-- BEGIN Data section --

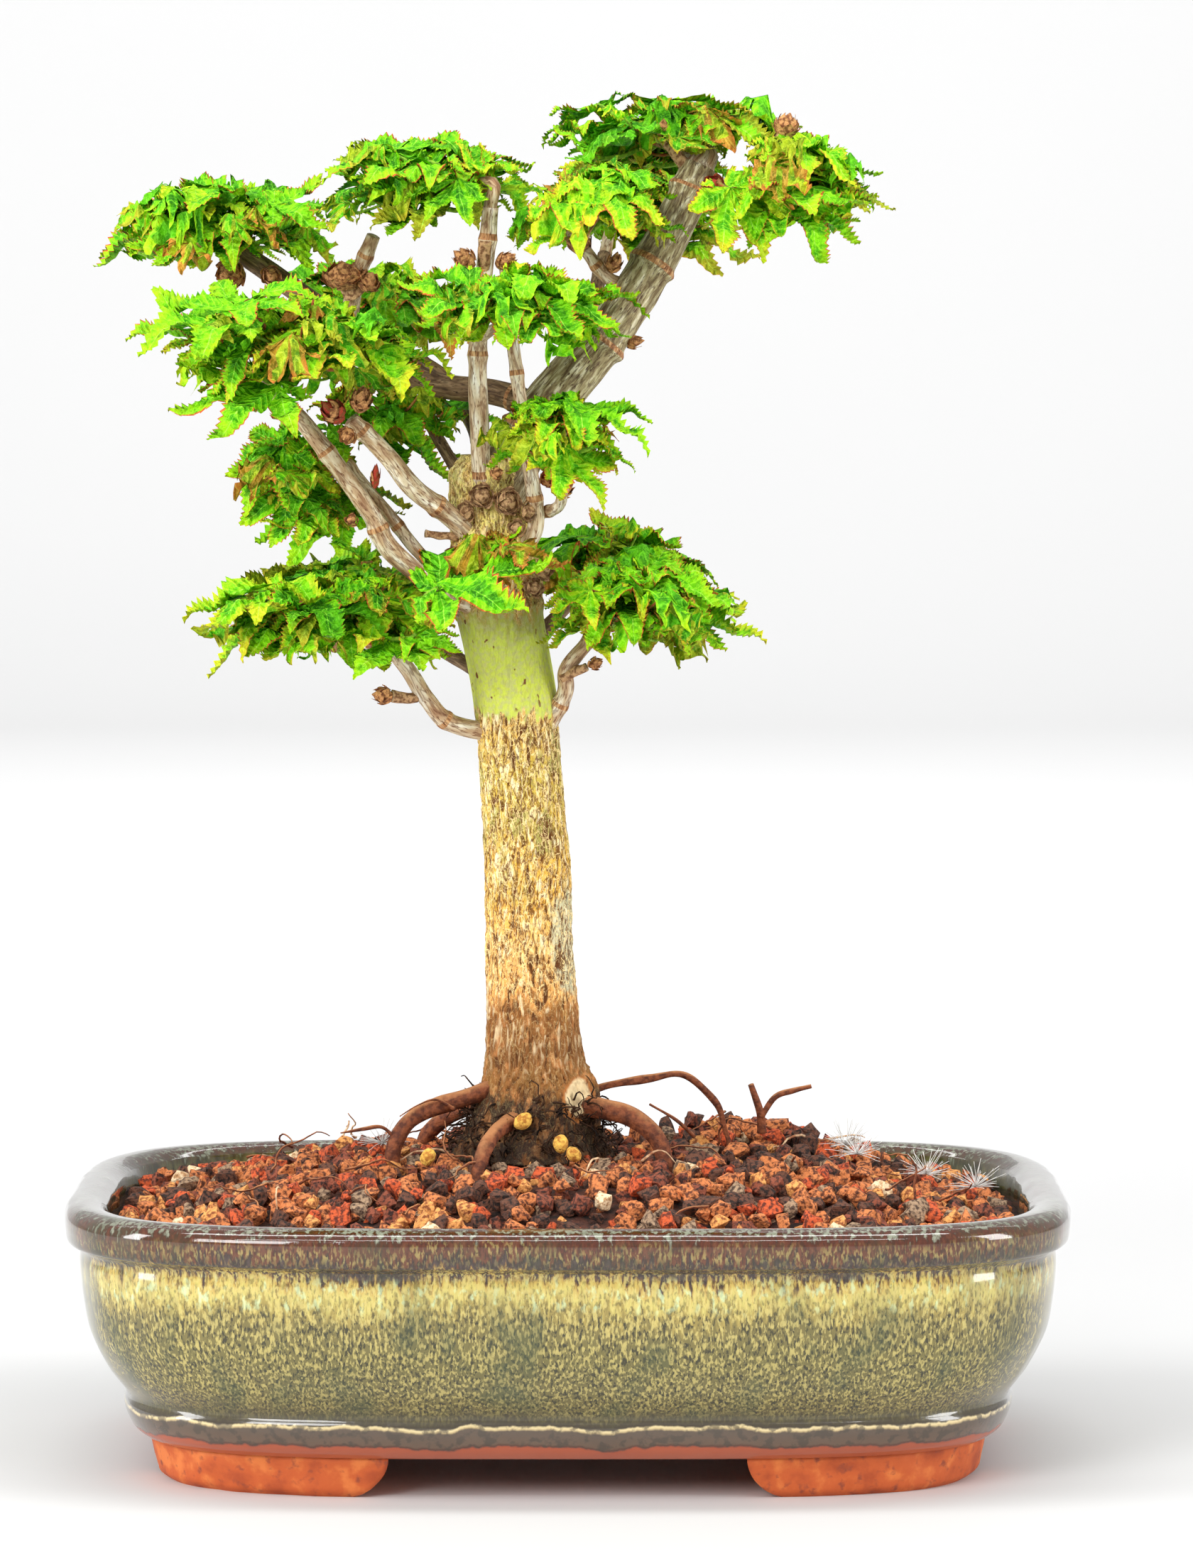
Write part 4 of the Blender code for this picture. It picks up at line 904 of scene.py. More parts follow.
def swelling(path, radii, seed):
    """The radii with a ring's swelling at each pair of buds, and where those rings are."""
    run = np.concatenate([[0], np.cumsum([(b - a).length for a, b in zip(path, path[1:])])])
    dice = random.Random(seed)
    rings = []
    place = dice.uniform(0.4, 0.9) * BUD_SPACING
    while place < run[-1]:
        rings.append(place)
        radii = radii * (1 + BUD_SWELL * np.exp(-((run - place) / BUD_RING_WIDTH) ** 2))
        place += BUD_SPACING * dice.uniform(0.8, 1.5)
    return radii, run, rings


boughs, bough_grain = Shapes(), []
for seed, (name, points, foot, tip) in enumerate(BOUGHS):
    large = foot > LARGE_FOOT
    path = limb_path(points, 44 if large else 22)
    radii, run, rings = swelling(path, eased(path, foot * MM, tip * MM), seed)
    around = 72 if large else 28
    near_ring = [min((abs(at - r) for r in rings), default=1) < SCAR_REACH for at in run[:-1]]
    # boughs at the back take the darker bark as painted shade
    wood = 0 if large else 3 if "back" in name else 4 if "centre" in name else 1
    slot = np.repeat(np.where(near_ring, 2, wood), around)
    bough_grain.append(add_limb(boughs, path, radii, around, 0.00028 if large else 0.00012,
                                (0.0012, 0.0012, 0.005), slot))
bough_piece = boughs.make("boughs", [old_wood, young_wood, scar_wood, painted_shade_wood, pale_wood],
                          "bough_bark")
keep_grain(bough_piece, bough_grain)
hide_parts(*(row[0] for row in BOUGHS))

# Buds, knobs and pruned stubs, on the boughs and round the trunk's fork: brown papery scales
# round a bud, red where it is about to open, and a ragged pale face where a shoot was cut.
# place, way it points, length, width (mm), scales, colour: 0 brown, 1 red, 3 as the stubs' bark
BUDS = (
    ((3.8, 0, 265), (-0.5, 0.1, 1), 7.0, 4.4, 14, 0), ((9.5, 0, 261), (0.3, -0.4, 1), 5.0, 3.0, 10, 0),
    ((12.4, 0.6, 245.4), (1, -0.3, 0.15), 4.6, 2.6, 9, 0),
    ((2.0, -4, 248), (-0.8, -0.6, 0.4), 3.2, 2.0, 8, 1),
    ((-73, 16, 262), (-0.6, -0.7, -0.4), 6.6, 5.6, 16, 0),
    ((-66, 14, 261), (0.1, -0.8, -0.3), 4.6, 3.6, 12, 0),
    ((-49, -21.5, 229), (-0.6, -0.5, 0.6), 6.4, 4.2, 14, 1),
    ((-45.5, -22, 231), (0.3, -0.6, 0.8), 6.6, 3.8, 12, 0),
    ((-47, -22.5, 226.6), (-0.3, -0.8, -0.4), 4.4, 3.4, 10, 0),
    ((-38.5, -9.5, 168.3), (-1, -0.2, 0.1), 4.6, 3.4, 12, 0),
    ((4.6, -8.5, 175), (0.9, -0.5, 0.3), 3.6, 2.4, 8, 0),
    ((-12.4, -13, 252), (0.8, -0.3, 0.7), 4.2, 2.2, 7, 1),
    ((-5.6, -5, 215), (0.8, -0.6, 0.5), 5.6, 3.6, 12, 1),
    ((-2.6, -11.5, 212.5), (0.8, -0.4, 0.5), 4.8, 3.0, 10, 0),
    ((20.8, 7.5, 291), (-0.1, -0.1, 1), 4.8, 4.0, 14, 0),
    ((33, 3.6, 279), (-0.3, -0.8, 0.2), 6.0, 4.4, 14, 1),
    ((38, 3.2, 279.6), (0.3, -0.8, -0.2), 5.6, 3.8, 12, 0),
    ((42, 3.2, 281), (0.9, -0.4, 0.4), 5.0, 2.8, 10, 0),
    ((-20.6, -14.4, 262), (-0.8, -0.3, 0.7), 5.6, 4.0, 14, 0),
    ((-15.2, -13.4, 262), (0.8, -0.3, 0.6), 5.0, 3.4, 12, 0),
    ((-36.6, -13.8, 215.5), (0.4, -0.7, 0.5), 3.0, 2.4, 8, 0),
    ((-47.5, -12.5, 206.5), (0.2, -0.8, 0.3), 3.4, 2.4, 8, 0),
    ((-42.2, -11.5, 214), (0.1, -0.3, 1), 5.6, 1.9, 6, 1),
    ((-16.8, -11.5, 217), (0.9, -0.4, 0.1), 3.0, 2.4, 8, 0),
    ((47.2, 5, 290.6), (0.3, -0.1, 1), 5.6, 4.6, 18, 0),
    ((-49.4, 11.2, 257.6), (-0.1, -0.3, 1), 6.0, 7.6, 22, 0),
    ((-45.4, 10.6, 257.4), (0.5, -0.4, 0.8), 4.6, 4.8, 14, 0),
    ((-18.5, -8.6, 212), (-0.2, -1, 0.1), 3.4, 4.4, 12, 3),
    ((-13.6, -9.0, 211), (0.3, -1, 0), 3.6, 4.8, 14, 3),
    ((-21.6, -7.2, 208.5), (-0.6, -0.8, 0.1), 3.0, 3.8, 10, 3),
    ((-9.4, -8.0, 209), (0.6, -0.8, -0.1), 3.2, 4.0, 10, 3),
    ((-11.5, -9.0, 205), (0.3, -1, 0.2), 2.6, 3.2, 8, 3),
    ((-6.4, -7.5, 196), (0.6, -0.8, 0.1), 3.4, 4.2, 12, 3),
    ((-7.8, -8.6, 192), (0.4, -1, 0), 2.8, 3.6, 10, 3),
    ((-24.6, -6.4, 198.5), (-0.6, -0.8, 0.2), 3.0, 3.6, 10, 3),
)
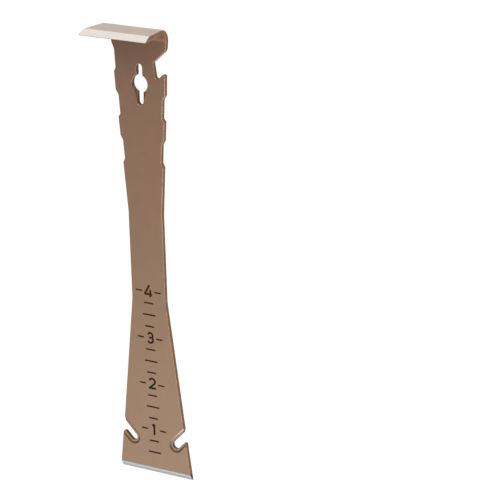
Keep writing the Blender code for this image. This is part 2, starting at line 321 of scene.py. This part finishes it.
# ------------------------------------------------------------------ node helpers
class Nodes:
    """Short-hand for building one material's node tree."""

    def __init__(self, name):
        self.mat = bpy.data.materials.new(name)
        self.mat.use_nodes = True
        self.tree = self.mat.node_tree
        self.bsdf = self.tree.nodes["Principled BSDF"]

    def add(self, kind, inputs=None, **props):
        node = self.tree.nodes.new(kind)
        for key, value in props.items():
            setattr(node, key, value)
        for key, value in (inputs or {}).items():
            if isinstance(value, bpy.types.NodeSocket):
                self.tree.links.new(value, node.inputs[key])
            else:
                node.inputs[key].default_value = value
        return node

    def math(self, op, a, b=0.0, clamp=False):
        return self.add("ShaderNodeMath", {0: a, 1: b}, operation=op, use_clamp=clamp).outputs[0]

    def remap(self, value, low, high, to_low=0.0, to_high=1.0, smooth=False):
        return self.add("ShaderNodeMapRange", {0: value, 1: low, 2: high, 3: to_low, 4: to_high},
                        interpolation_type="SMOOTHSTEP" if smooth else "LINEAR").outputs[0]

    def noise(self, vector, scale, detail=2.0, rough=0.5):
        return self.add("ShaderNodeTexNoise", {"Vector": vector, "Scale": scale, "Detail": detail,
                                               "Roughness": rough}).outputs["Fac"]

    def stretch(self, vector, factors):
        return self.add("ShaderNodeVectorMath", {0: vector, 1: factors}, operation="MULTIPLY").outputs[0]

    def mix(self, factor, a, b, blend="MIX"):
        node = self.add("ShaderNodeMix", data_type="RGBA", blend_type=blend)
        for socket, value in ((node.inputs[0], factor), (node.inputs[6], a), (node.inputs[7], b)):
            if isinstance(value, bpy.types.NodeSocket):
                self.tree.links.new(value, socket)
            else:
                socket.default_value = value
        return node.outputs[2]

    def bump(self, height, distance, strength=1.0, normal=None):
        inputs = {"Height": height, "Distance": distance, "Strength": strength}
        if normal is not None:
            inputs["Normal"] = normal
        return self.add("ShaderNodeBump", inputs).outputs[0]

    def attribute(self, name, output="Fac"):
        return self.add("ShaderNodeAttribute", attribute_name=name).outputs[output]

    def link(self, value, socket):
        self.tree.links.new(value, self.bsdf.inputs[socket])

    def set(self, **values):
        for key, value in values.items():
            self.bsdf.inputs[key.replace("_", " ")].default_value = value


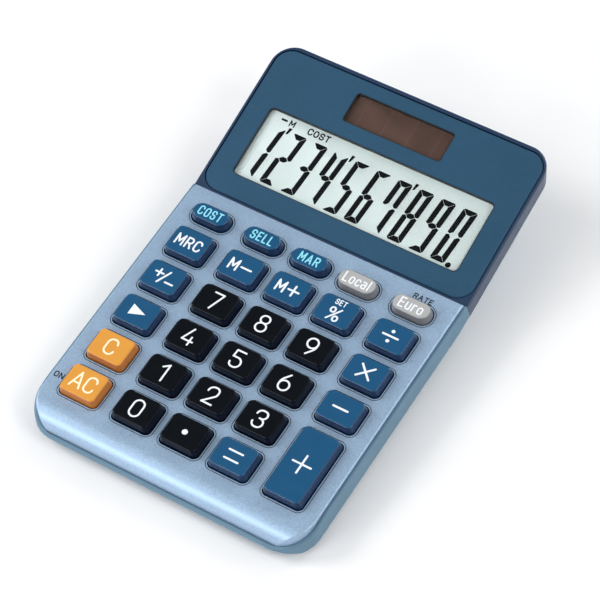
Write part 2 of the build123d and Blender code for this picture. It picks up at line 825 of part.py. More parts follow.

-- END Data section --

Task details: Print the lines from the line containing "Keep writing the" to the line containing "for building one", both ends included, exactly and with nothing added.

Finished task:
Keep writing the Blender code for this image. This is part 2, starting at line 321 of scene.py. This part finishes it.
# ------------------------------------------------------------------ node helpers
class Nodes:
    """Short-hand for building one material's node tree."""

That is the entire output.